Of course, if his game was based solely on dunking on people, there’s no way he could be effective at his age. Carter has always had a fairly complete game, with the ability to shoot from deep, create his own shot off the dribble or in the post, facilitate for others, clean the glass and defend multiple positions on the perimeter. This season, he has per-36 minute averages of 17 points, five rebounds and four assists a game on 41 percent shooting.

The knock has always been that he never lived up to his potential, which is a somewhat odd thing to say about an eight-time All-Star with a career PER of 20.1. And while his popularity made him a shoe-in as a starter for most of the 2000’s, it’s hard to argue that a guard with his statistics didn’t merit a spot on those teams.
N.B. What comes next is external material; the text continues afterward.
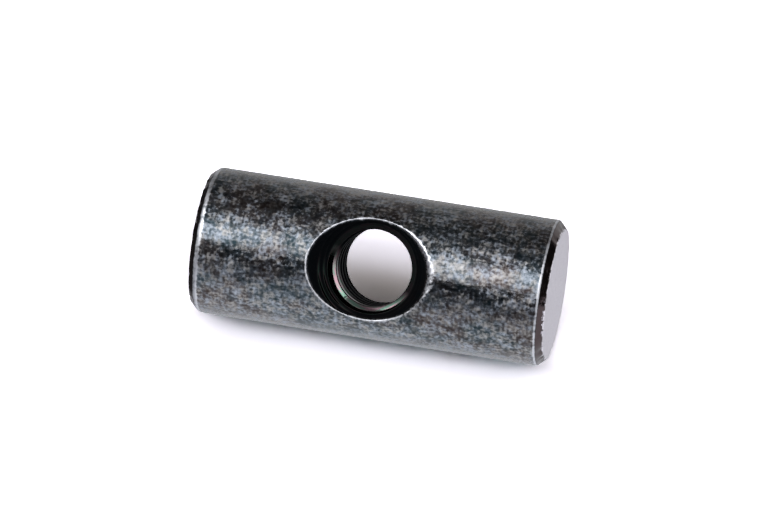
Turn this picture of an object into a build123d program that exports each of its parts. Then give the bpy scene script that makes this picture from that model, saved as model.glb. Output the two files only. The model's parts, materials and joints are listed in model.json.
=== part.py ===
from build123d import *

import os
from math import radians, tan

# Cross dowel nut, also called a barrel nut: a short steel barrel with a tapped hole across it.
# The barrel slides into a round pocket drilled in a panel. A connector bolt comes in from the
# panel's edge and screws into the cross hole, which is countersunk from both sides so that the
# bolt finds its way into the thread from either one.
#
# The nut stands on one end. Its axis is +Z, its origin is the centre of the lower end face and
# its cross hole runs along Y. Lengths are in millimetres, angles in degrees.

# Barrel
barrel_diameter = 9.8  # slides into a 10 mm pocket
barrel_length = 24.0
end_chamfer = 0.5  # at 45 degrees, on both rims

# Cross hole, tapped M6 x 1. The thread's ridges start at the bore and are not cut here.
thread_major_diameter = 6.0
thread_minor_diameter = 5.1  # the bore that is left between the thread's crests
lead_in_angle = 120.0  # included angle of the chamfer that opens the bore to the major diameter
countersink_angle = 60.0  # included angle of the mouth
countersink_depth = 1.95  # from the barrel's crown to where the thread begins

# The countersinking tool starts this far outside the barrel, so that its cut is open.
tool_overrun = 1.0

barrel_radius = barrel_diameter / 2
major_radius = thread_major_diameter / 2
minor_radius = thread_minor_diameter / 2

# Places along the cross hole, as distances from the barrel's axis
tool_start = barrel_radius + tool_overrun
thread_start = barrel_radius - countersink_depth
bore_end = thread_start - (major_radius - minor_radius) / tan(radians(lead_in_angle / 2))
tool_radius = major_radius + (tool_start - thread_start) * tan(radians(countersink_angle / 2))

hole_height = barrel_length / 2

with BuildPart() as cross_dowel:
    # Turned and parted-off blank
    with BuildSketch(Plane.XY) as barrel_section:
        Circle(barrel_radius)
    extrude(amount=barrel_length)
    chamfer(cross_dowel.edges().filter_by(GeomType.CIRCLE), length=end_chamfer)

    # Cross hole: one half of its section from the barrel's axis out to one mouth, mirrored to
    # the other mouth and turned about the hole's own axis
    with BuildSketch(Plane.XY.offset(hole_height)) as hole_section:
        with BuildLine() as hole_outline:
            Polyline(
                (0, 0),
                (minor_radius, 0),
                (minor_radius, bore_end),
                (major_radius, thread_start),
                (tool_radius, tool_start),
                (0, tool_start),
                close=True,
            )
        make_face()
        mirror(about=Plane.XZ)
    revolve(axis=Axis((0, 0, hole_height), (0, 1, 0)), mode=Mode.SUBTRACT)

cross_dowel.part.label = "cross_dowel"

os.makedirs("parts", exist_ok=True)
export_step(cross_dowel.part, "parts/cross_dowel.step")
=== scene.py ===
"""Dressed scene of a cross dowel nut: a short black-oxide steel barrel, tapped across its middle.

The nut is one piece of metal, so it is one mesh: the barrel's side round both mouths of the cross
hole, the two chamfered ends, and the wall of the hole with its M6 thread. Lengths are in
millimetres until a mesh is written, which is in metres. The barrel's axis is +Z, it stands on
z = 0, and the cross hole runs along Y.
"""

import json
import logging
from collections.abc import Sequence
from dataclasses import dataclass, field
from enum import Enum
from math import cos, pi, radians, sin, tan

import bmesh
import bpy
import numpy as np
from mathutils import Matrix, Vector
from numpy.typing import NDArray

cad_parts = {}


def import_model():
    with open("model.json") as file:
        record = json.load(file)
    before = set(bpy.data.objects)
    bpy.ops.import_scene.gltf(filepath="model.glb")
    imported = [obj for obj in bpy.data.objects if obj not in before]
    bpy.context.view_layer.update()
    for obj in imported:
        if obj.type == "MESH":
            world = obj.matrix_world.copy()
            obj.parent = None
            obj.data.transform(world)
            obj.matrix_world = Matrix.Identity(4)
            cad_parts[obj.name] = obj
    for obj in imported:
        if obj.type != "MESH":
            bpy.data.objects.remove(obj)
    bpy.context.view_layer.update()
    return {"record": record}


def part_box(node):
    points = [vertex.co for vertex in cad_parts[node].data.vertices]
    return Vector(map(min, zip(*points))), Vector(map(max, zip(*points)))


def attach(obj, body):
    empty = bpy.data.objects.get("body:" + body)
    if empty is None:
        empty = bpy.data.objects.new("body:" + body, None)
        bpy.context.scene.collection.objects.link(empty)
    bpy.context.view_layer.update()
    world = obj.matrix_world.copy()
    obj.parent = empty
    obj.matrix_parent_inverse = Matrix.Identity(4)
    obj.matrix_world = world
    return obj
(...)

It says a lot that the biggest knock on a player is that he’s not in the discussion for greatest of all-time at his position.

Carter never put a team on his back and carried them to the NBA Finals, but that was always an unrealistic standard to put on any SG. The reason Michael Jordan is so mythologized is precisely because what he did - dominate the NBA from the SG position - had never been done before. It’s not Mitch “The Rock” Ritchmond’s fault he only had four playoff appearances; at his position, he needed a lot of help to get even that far.

For all the whispers that Carter is a malingerer or that he’s “Half-Man, Half A Season”, he has played in over 1,100 NBA games. Unless you are Andre Miller, you don’t do that by rolling out of bed on the first day of training camp and playing your way into shape. The NBA season is a brutal grind that wrecks the bodies of its players; that goes double for guards, who are constantly flying through the air and landing hard on the ground.

Carter, at 37, is still one of the best perimeter defenders on the Mavericks. To be sure, that’s mostly a reflection of how unathletic the Dallas roster is, but it does speak to Carter’s unique physical attributes as well as his dedication to his craft. He has made over $160 million in the NBA and he’s playing for a team with no shot a championship; love of the game is the only reason to put himself through the grind of the season.

As a free agent at the end of this year, where he goes from here is anyone’s guess. At some point, you would expect the Mavs to stop signing players in their late thirties and end their run as the league’s unofficial retirement home. With a 16.1 PER and the ability to impact the game on both sides of the ball at multiple positions, Carter could fit with almost any team in the league. In the right situation, he could play a role on an elite team.

Winning a ring would be a nice capstone on his career, but it’s hard to see it changing his reputation too much. For the most part, Carter has already done what he will do in the NBA. Whether or not that impresses the Hall of Fame voters is ultimately up to them. Either way, his legacy in basketball won’t be defined by whether or not he has a plaque in a glorified office building in Springfield the vast majority of fans will never visit.  

This is what Steve Nash, the most accomplished Canadian basketball player of all-time and the GM of the Canadian national team, had to say about Vince’s time in Toronto:

For six and a half years, much of Canada’s young talent watched an fell in love with a flamboyant, human highlight film named Vince Carter. He inspired them nightly while playing for the home team Raptors. I think Vince’s presence in our country shouldn’t be underestimated. His charisma was incredibly powerful in attracting a Canadian audience to the game of basketball for a memorable period of time. More and more kids play basketball every year in Canada, and I think the NBA’s arrival played a pivotal role in the game’s growth.

It’s easy to forget now that Toronto is an established NBA city, but the league’s survival in Canada was no guarantee. After all, the Vancouver Grizzlies only lasted six seasons before being moved to Memphis, in large part because they never had a transcendent superstar like Vince Carter. He was the perfect ambassador for the game, spreading the gospel of basketball into parts of the world it had never really penetrated before.

In the last 15 years, no one has topped what Carter did in the 1999 dunk contest. Basketball is played in the air in a way the other major sports are not and no player has ever pushed the limits of aerial artistry and creativity more than “Vinsanity”. When Canadian kids watched him, they saw him do things that could never happen in a sport like hockey. Everytime Andrew Wiggins dunks on someone, a part of Vince Carter lives on.